Please write out exactly the lines that begin at the line containing "Write the FreeCAD" and run to the end of the records.

----- Source records -----

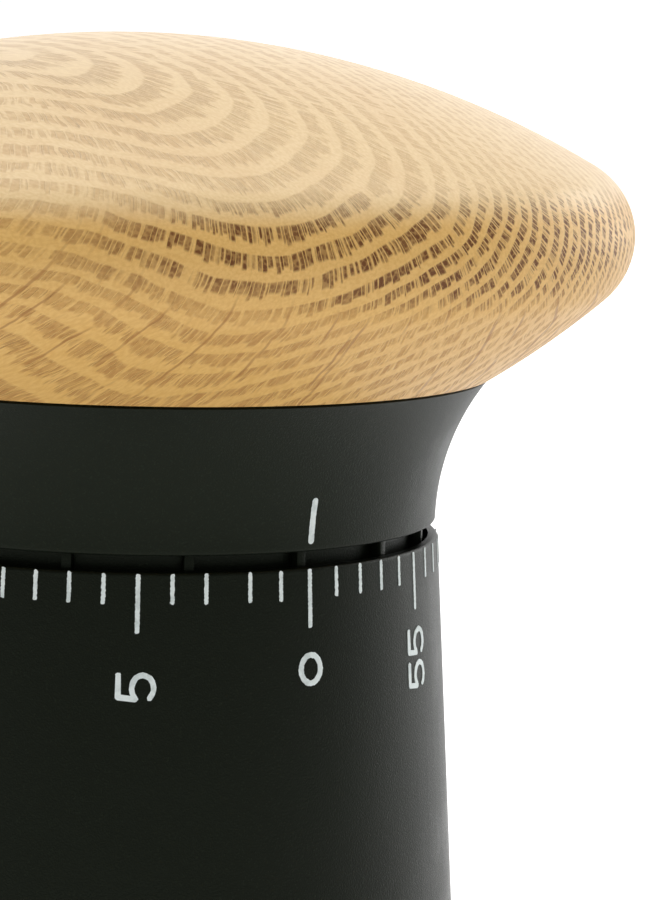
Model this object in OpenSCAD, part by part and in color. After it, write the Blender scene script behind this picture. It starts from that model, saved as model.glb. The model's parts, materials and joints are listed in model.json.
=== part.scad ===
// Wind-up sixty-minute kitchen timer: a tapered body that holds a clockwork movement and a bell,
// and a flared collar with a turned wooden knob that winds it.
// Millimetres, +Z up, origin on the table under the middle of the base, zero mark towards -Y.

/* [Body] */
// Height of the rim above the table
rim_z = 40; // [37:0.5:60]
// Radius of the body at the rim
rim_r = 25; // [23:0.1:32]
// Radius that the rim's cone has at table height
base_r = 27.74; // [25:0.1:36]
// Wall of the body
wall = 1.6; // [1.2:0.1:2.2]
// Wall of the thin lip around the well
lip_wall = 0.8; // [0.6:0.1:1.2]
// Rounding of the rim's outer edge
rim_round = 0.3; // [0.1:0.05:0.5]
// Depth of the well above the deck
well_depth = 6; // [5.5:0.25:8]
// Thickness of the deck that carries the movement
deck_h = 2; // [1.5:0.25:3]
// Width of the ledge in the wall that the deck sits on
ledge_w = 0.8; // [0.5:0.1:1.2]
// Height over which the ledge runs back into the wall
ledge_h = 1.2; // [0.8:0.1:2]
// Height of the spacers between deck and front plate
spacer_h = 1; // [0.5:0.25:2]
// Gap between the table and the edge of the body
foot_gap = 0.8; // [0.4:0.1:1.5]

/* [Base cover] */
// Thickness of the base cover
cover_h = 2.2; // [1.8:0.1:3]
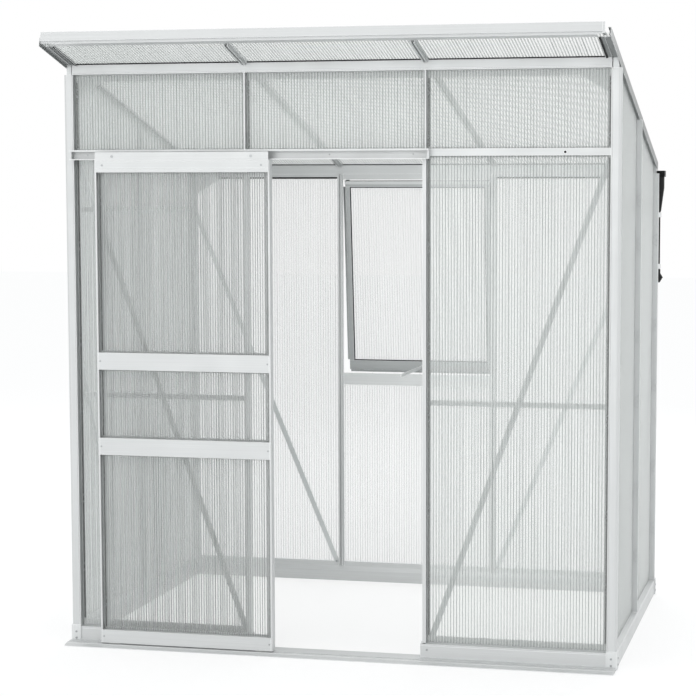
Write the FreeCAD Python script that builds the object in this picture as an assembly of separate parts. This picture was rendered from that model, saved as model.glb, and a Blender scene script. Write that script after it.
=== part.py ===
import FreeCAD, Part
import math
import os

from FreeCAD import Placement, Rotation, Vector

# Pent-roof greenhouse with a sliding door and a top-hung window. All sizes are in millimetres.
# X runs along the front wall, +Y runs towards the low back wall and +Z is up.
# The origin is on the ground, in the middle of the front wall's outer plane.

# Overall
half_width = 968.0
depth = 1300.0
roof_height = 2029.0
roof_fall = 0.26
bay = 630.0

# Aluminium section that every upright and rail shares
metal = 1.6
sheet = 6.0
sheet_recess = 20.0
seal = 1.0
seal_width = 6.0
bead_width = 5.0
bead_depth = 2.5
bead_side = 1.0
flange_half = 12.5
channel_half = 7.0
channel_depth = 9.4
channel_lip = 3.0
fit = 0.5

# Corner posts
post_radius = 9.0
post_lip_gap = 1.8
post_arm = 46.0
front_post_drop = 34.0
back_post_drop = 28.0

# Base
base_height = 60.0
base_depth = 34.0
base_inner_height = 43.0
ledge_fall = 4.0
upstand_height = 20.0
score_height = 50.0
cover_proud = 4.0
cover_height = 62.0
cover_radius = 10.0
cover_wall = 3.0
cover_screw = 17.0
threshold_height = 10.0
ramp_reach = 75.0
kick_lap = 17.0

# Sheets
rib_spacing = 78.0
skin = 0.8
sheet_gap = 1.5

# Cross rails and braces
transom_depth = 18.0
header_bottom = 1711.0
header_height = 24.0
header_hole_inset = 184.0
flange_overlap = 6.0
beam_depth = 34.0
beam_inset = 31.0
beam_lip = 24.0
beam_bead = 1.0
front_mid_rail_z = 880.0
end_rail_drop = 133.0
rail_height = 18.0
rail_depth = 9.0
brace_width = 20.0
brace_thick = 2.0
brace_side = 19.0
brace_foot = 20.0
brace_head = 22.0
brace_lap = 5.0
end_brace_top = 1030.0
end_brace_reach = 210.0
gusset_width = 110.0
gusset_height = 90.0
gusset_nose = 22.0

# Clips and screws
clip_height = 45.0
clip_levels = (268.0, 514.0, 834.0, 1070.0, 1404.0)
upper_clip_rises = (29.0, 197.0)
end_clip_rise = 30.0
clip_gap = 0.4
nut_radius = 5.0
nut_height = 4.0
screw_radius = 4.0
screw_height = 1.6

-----

= Result for this exercise =
Write the FreeCAD Python script that builds the object in this picture as an assembly of separate parts. This picture was rendered from that model, saved as model.glb, and a Blender scene script. Write that script after it.
=== part.py ===
import FreeCAD, Part
import math
import os

from FreeCAD import Placement, Rotation, Vector

# Pent-roof greenhouse with a sliding door and a top-hung window. All sizes are in millimetres.
# X runs along the front wall, +Y runs towards the low back wall and +Z is up.
# The origin is on the ground, in the middle of the front wall's outer plane.

# Overall
half_width = 968.0
depth = 1300.0
roof_height = 2029.0
roof_fall = 0.26
bay = 630.0

# Aluminium section that every upright and rail shares
metal = 1.6
sheet = 6.0
sheet_recess = 20.0
seal = 1.0
seal_width = 6.0
bead_width = 5.0
bead_depth = 2.5
bead_side = 1.0
flange_half = 12.5
channel_half = 7.0
channel_depth = 9.4
channel_lip = 3.0
fit = 0.5

# Corner posts
post_radius = 9.0
post_lip_gap = 1.8
post_arm = 46.0
front_post_drop = 34.0
back_post_drop = 28.0

# Base
base_height = 60.0
base_depth = 34.0
base_inner_height = 43.0
ledge_fall = 4.0
upstand_height = 20.0
score_height = 50.0
cover_proud = 4.0
cover_height = 62.0
cover_radius = 10.0
cover_wall = 3.0
cover_screw = 17.0
threshold_height = 10.0
ramp_reach = 75.0
kick_lap = 17.0

# Sheets
rib_spacing = 78.0
skin = 0.8
sheet_gap = 1.5

# Cross rails and braces
transom_depth = 18.0
header_bottom = 1711.0
header_height = 24.0
header_hole_inset = 184.0
flange_overlap = 6.0
beam_depth = 34.0
beam_inset = 31.0
beam_lip = 24.0
beam_bead = 1.0
front_mid_rail_z = 880.0
end_rail_drop = 133.0
rail_height = 18.0
rail_depth = 9.0
brace_width = 20.0
brace_thick = 2.0
brace_side = 19.0
brace_foot = 20.0
brace_head = 22.0
brace_lap = 5.0
end_brace_top = 1030.0
end_brace_reach = 210.0
gusset_width = 110.0
gusset_height = 90.0
gusset_nose = 22.0

# Clips and screws
clip_height = 45.0
clip_levels = (268.0, 514.0, 834.0, 1070.0, 1404.0)
upper_clip_rises = (29.0, 197.0)
end_clip_rise = 30.0
clip_gap = 0.4
nut_radius = 5.0
nut_height = 4.0
screw_radius = 4.0
screw_height = 1.6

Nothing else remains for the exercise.